Cladis’s interpretation of “wilderness” in this radical Romantic tradition appears to counter an influential conception featured in the writings, memorials, and diaries of white Puritans who contributed to a unique American narrative of civilization overcoming wilderness. As Roderick Nash argues, they battled “wild” country not only for personal survival, but also in the name of nation, race, and God, as civilizing the New World for them meant enlightening darkness, ordering chaos, and changing evil into good. Within the context of imperialist, colonial expansions, these historical perspectives and developments reveal troubling aspects of American environmental histories, and they contribute to the larger modernist project of “racializing nature” that Black Lives seeks to counter.

Keller augments these critical points when noting that this legacy of racializing natural processes has resulted in a violent, ghastly American narrative. Notably, she speaks of a historical trajectory of white bodies inheriting “stolen Indigenous lands” and “capital from the plunder of Black bodies.” Keller responds with a provocative idea of bringing the naturalism of Black Lives into closer proximity with the critical consciousness and political advocacy of tribalographies she identifies in LeAnne Howe’s work. While invigorated by the potential insights that may emerge, I am also concerned that my model of naturalism and Keller’s interpretation of some Indigenous writers’ naturalism may not be as harmoniously or easily synthesized. The following passage that Keller cites helps explains some of my caution:

We believe that all living things are spiritual beings. Spirits can be expressed as energy forms manifested in matter. A blade of grass is an energy form manifested in matter—grass matter. The spirit of the grass is that unseen force that produces the species of grass . . . We believe that man [sic] is real, a part of the Creation, and that his duty is to support life in conjunction with the other beings. That is why we call ourselves Onkwehón:we—Real People.

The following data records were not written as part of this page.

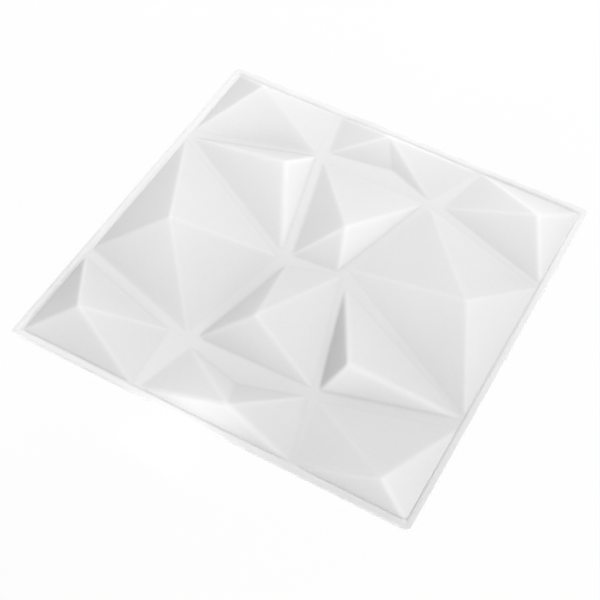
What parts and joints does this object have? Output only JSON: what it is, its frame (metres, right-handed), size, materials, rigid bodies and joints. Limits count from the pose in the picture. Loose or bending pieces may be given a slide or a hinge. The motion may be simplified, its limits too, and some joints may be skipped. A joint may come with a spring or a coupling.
{
  "type": "3d wall panel tile",
  "caption": "Square decorative wall tile formed from one thin sheet, with a faceted pyramid relief, a hollow back and a raised lip round its edge.",
  "frame": {"origin": "middle of the panel's back, in the plane of the wall or floor that it lies on", "axes": "+Z out of the wall, towards the viewer; +X and +Y along the panel's edges"},
  "size_m": [0.3, 0.3, 0.0137],
  "materials": {
    "white_plastic": "matt white rigid plastic with a fine grain, as formed"
  },
  "bodies": {
    "root": {"panel_sheet": "white_plastic"}
  },
  "joints": []
}
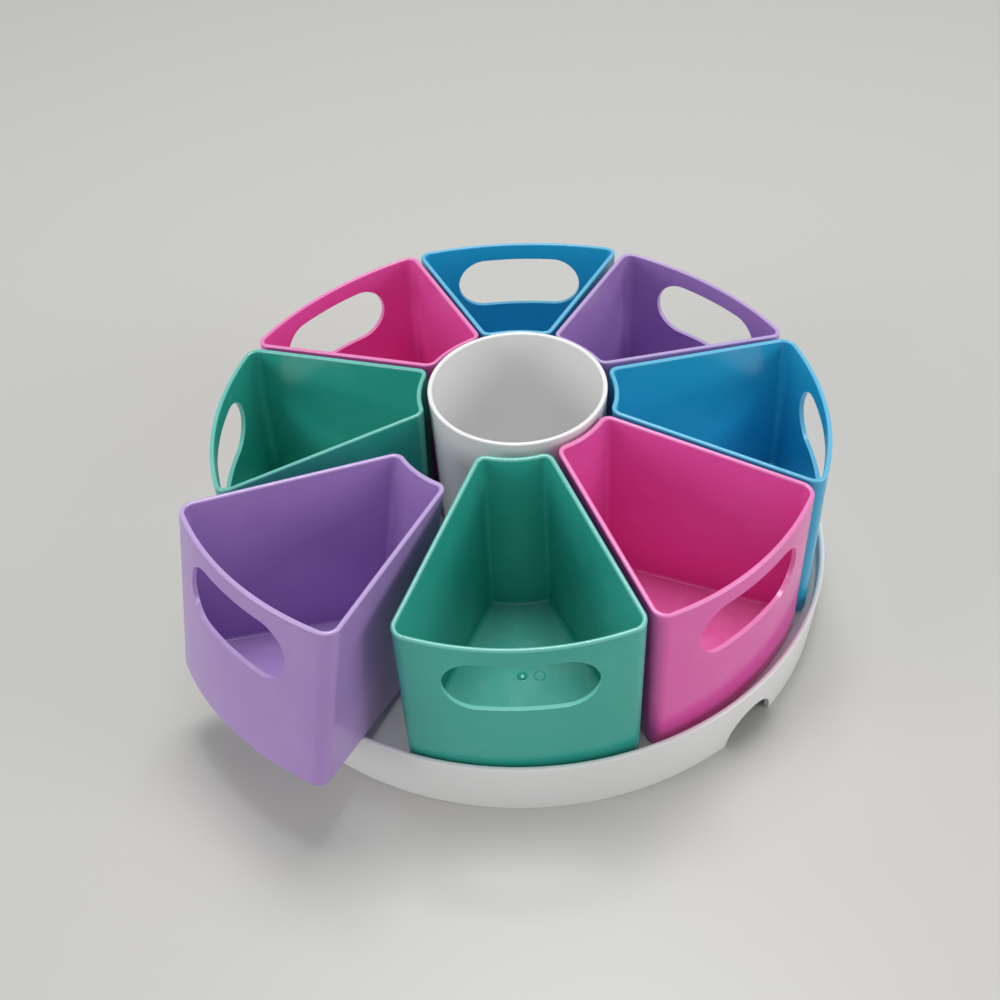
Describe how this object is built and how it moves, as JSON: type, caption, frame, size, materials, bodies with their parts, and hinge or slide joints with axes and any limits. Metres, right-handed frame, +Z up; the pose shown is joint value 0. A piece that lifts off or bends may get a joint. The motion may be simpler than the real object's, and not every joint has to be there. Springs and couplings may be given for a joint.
{
  "type": "desk storage caddy",
  "caption": "Round desk caddy: shallow tray with a centre cup ringed by loose wedge bins with grip slots, one bin drawn out and leaning on the rim.",
  "frame": {"origin": "on the tray's axis, at the bottom of its skirt, on the desk", "axes": "+Z up, -Y towards the front, where one bin faces straight out"},
  "size_m": [0.3091, 0.3172, 0.126],
  "materials": {
    "tray_grey": "satin moulded polystyrene",
    "cup_grey": "satin moulded polystyrene",
    "green": "satin moulded polystyrene",
    "pink": "satin moulded polystyrene",
    "blue": "satin moulded polystyrene",
    "purple": "satin moulded polystyrene"
  },
  "bodies": {
    "tray": {"tray": "tray_grey"},
    "centre_cup": {"centre_cup": "cup_grey"},
    "bin_front_green": {"bin_front_green": "green"},
    "bin_front_right_pink": {"bin_front_right_pink": "pink"},
    "bin_right_blue": {"bin_right_blue": "blue"},
    "bin_back_right_purple": {"bin_back_right_purple": "purple"},
    "bin_back_blue": {"bin_back_blue": "blue"},
    "bin_back_left_pink": {"bin_back_left_pink": "pink"},
    "bin_left_green": {"bin_left_green": "green"},
    "bin_front_left_purple": {"bin_front_left_purple": "purple"}
  },
  "joints": [
    {"name": "centre_cup_lift", "type": "slide", "parent": "tray", "child": "centre_cup", "axis": [0, 0, 1], "range_m": [0, 0.105]},
    {"name": "bin_front_green_lift", "type": "slide", "parent": "tray", "child": "bin_front_green", "axis": [0, 0, 1], "range_m": [0, 0.105]},
    {"name": "bin_front_right_pink_lift", "type": "slide", "parent": "tray", "child": "bin_front_right_pink", "axis": [0, 0, 1], "range_m": [0, 0.105]},
    {"name": "bin_right_blue_lift", "type": "slide", "parent": "tray", "child": "bin_right_blue", "axis": [0, 0, 1], "range_m": [0, 0.105]},
    {"name": "bin_back_right_purple_lift", "type": "slide", "parent": "tray", "child": "bin_back_right_purple", "axis": [0, 0, 1], "range_m": [0, 0.105]},
    {"name": "bin_back_blue_lift", "type": "slide", "parent": "tray", "child": "bin_back_blue", "axis": [0, 0, 1], "range_m": [0, 0.105]},
    {"name": "bin_back_left_pink_lift", "type": "slide", "parent": "tray", "child": "bin_back_left_pink", "axis": [0, 0, 1], "range_m": [0, 0.105]},
    {"name": "bin_left_green_lift", "type": "slide", "parent": "tray", "child": "bin_left_green", "axis": [0, 0, 1], "range_m": [0, 0.105]},
    {"name": "bin_front_left_purple_lift", "type": "slide", "parent": "tray", "child": "bin_front_left_purple", "axis": [0, 0, 1], "range_m": [0, 0.105]}
  ]
}
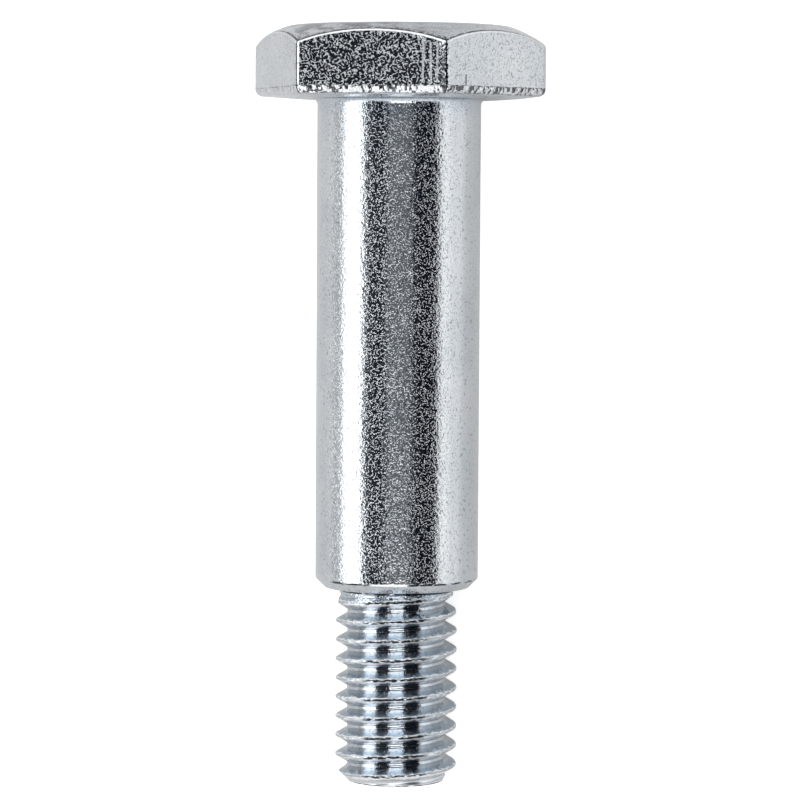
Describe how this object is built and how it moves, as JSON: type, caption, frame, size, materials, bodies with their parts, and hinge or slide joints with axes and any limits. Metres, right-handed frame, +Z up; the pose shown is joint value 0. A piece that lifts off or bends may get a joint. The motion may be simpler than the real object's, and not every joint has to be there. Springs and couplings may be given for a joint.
{
  "type": "shoulder bolt",
  "caption": "Hex-head bolt in bright zinc-plated steel with a plain cylindrical shoulder, a short neck and a smaller right-hand thread.",
  "frame": {"origin": "on the bolt's axis at the bearing face under the head", "axes": "the bolt lies at rest: its axis runs along +Y towards the head and climbs at 5.616 degrees, +Z is up, and one flat of the head faces down"},
  "size_m": [0.0192, 0.0499, 0.0171],
  "materials": {
    "zinc_plate": "bright zinc plate over a finely grained steel surface"
  },
  "bodies": {
    "root": {"shoulder_bolt": "zinc_plate"}
  },
  "joints": []
}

To articulate my concerns better, I turn to Keller’s discussion of my view of nature in the essay.

While observing that I do not define nature or the natural order in the book, Keller identifies one aspect of my usage of nature, referencing an “inherent force which directs either the world or human beings or both.” In this reading, it appears to me that Keller may be superimposing a metaphysical element that I reject in my naturalism. As I discuss on page 30 of the book, I follow religious naturalism’s contributions to thinking about the nature of “nature” by way of its “scientific views of nature.” As well, I present humans as complex organisms that have arisen by way of the emergence of natural systems. As such, humans are ultimately the manifestations of many interlocking systems—atomic, molecular, biochemical, anatomical, ecological—apart from which human existence is incomprehensible. Here, I am advancing a view of nature that builds on the work of Donald Crosby, a major religious naturalist, who states that nature requires no explanation beyond itself. In this view, nature always has existed and always will exist in some shape or form. As well, its constituents, principles, laws, and relations are the sole reality, which takes on new traits and possibilities as it evolves inexorably through time.

I thus wonder whether the explicit empiricism and materialism grounding my naturalism is epistemologically aligned with the Indigenous lexicon of “spirit,” “spiritual beings,” “Spirits as energy forms manifested in matter” that Keller designates. It would be helpful for me to hear more from Keller about important conceptual differences here. Notwithstanding similar cultural critiques and responses to a shared historical problem, there is also the very real possibility that two incommensurable views of matter and nature are present in Keller’s discussion.

Whatever lingering questions or unresolved tensions I might identify here, in the final analysis, I am very grateful to both Keller and Kahn for their thought-provoking essays.